Furthermore, the loss of a drone is not a major problem whereas the loss of a multimillion-dollar counter-battery radar or a Penicillin system has far more impact. Moreover, the chance of hitting the target is better with the drone.

Safety Dynamics, a small American company in Arizona, has miniaturized acoustic sensors to the point where the sensors and electronics can be integrated into a soldier’s helmet. At that size, they could fit into drones.

The Safety Dynamics sensor system, known as SENTRI, has not yet been tested on drones, but there is no technical barrier to doing so. It has been tested by the US Army on moving vehicles and achieved almost perfect accuracy.

Indeed, SENTRI performed better than other systems tested by the Army on moving vehicles. How the proliferation of sensors, integrated via the internet of battlefield things (IoBT), can transform warfare. Image: Army Mad Scientist Laboratory

SENTRI needs to be tried out on drones to confirm it will work.
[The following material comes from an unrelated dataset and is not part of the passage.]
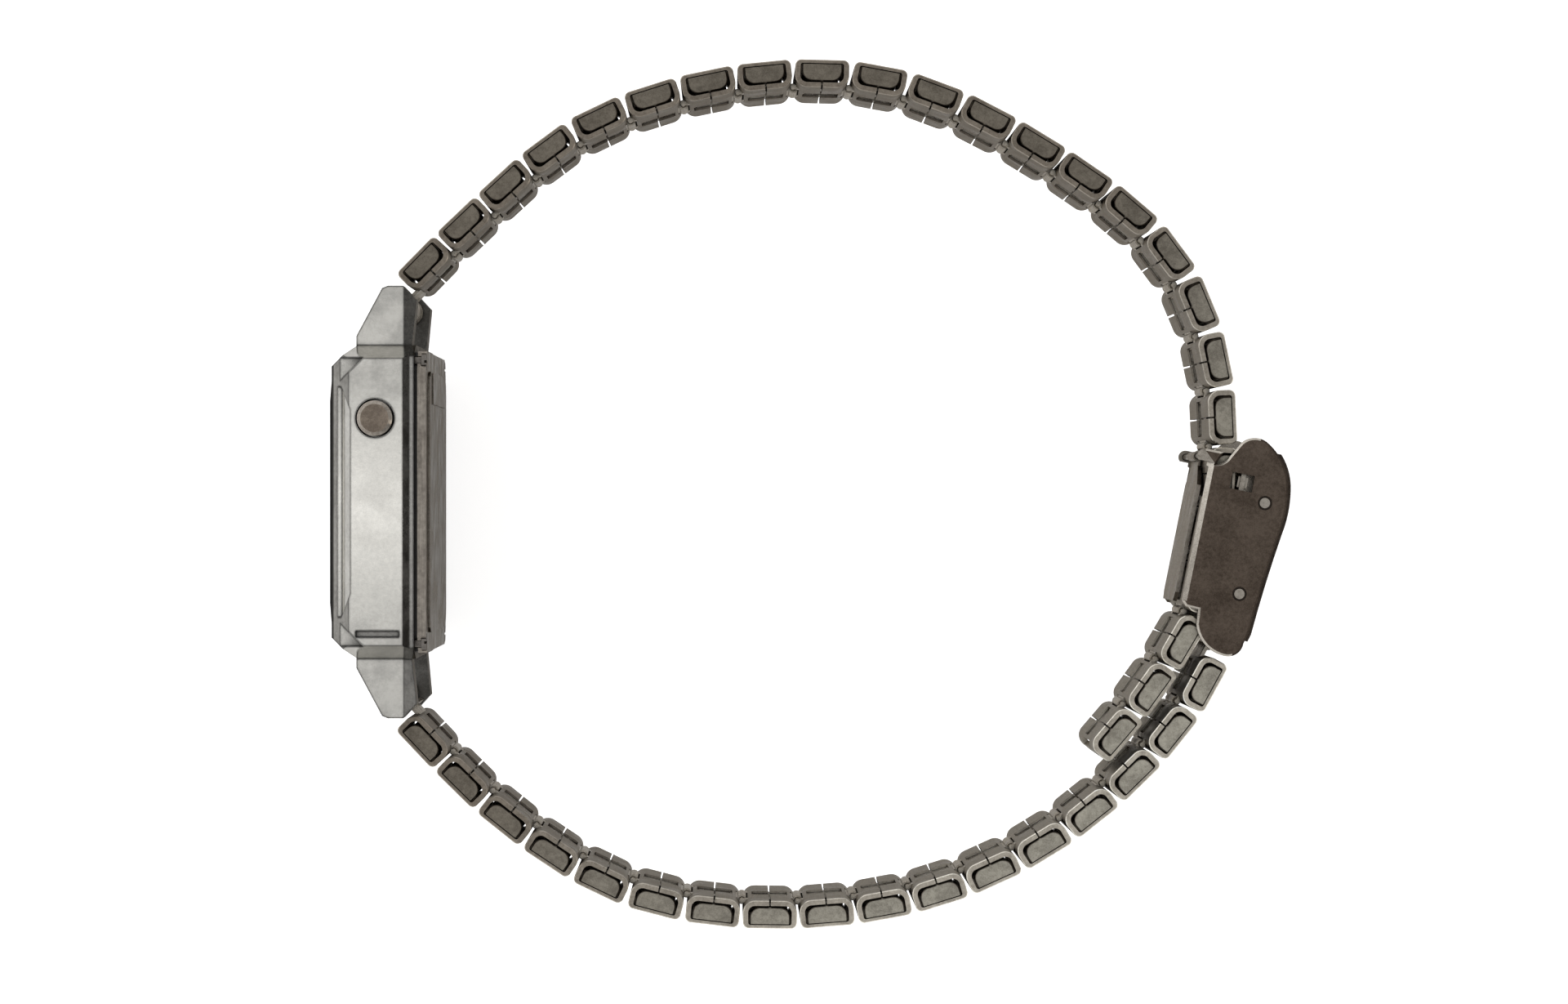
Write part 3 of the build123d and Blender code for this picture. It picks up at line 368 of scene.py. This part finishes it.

The company believes that it can easily be tweaked for artillery detection, but testing is needed to confirm it will retain accuracy on a moving drone platform.

A drone equipped with a system such as SENTRI could relay information, or it could actually attack identified targets if the drone came equipped with rockets such as the Turkish Roketsan MAM-L smart micro munition or weapons including the US Hellfire or the Israeli Spike missiles.

An acoustic sensor drone could also be paired with day and night cameras, which means its capabilities could be combined with visual and flash detection.

Unlike ground-based systems such as counter-battery radars or passive systems such as HALO and Penicillin, a drone-based solution that can also operate autonomously with a passive array of sensors could prove a game changer in the war in Ukraine. Better than Penicillin.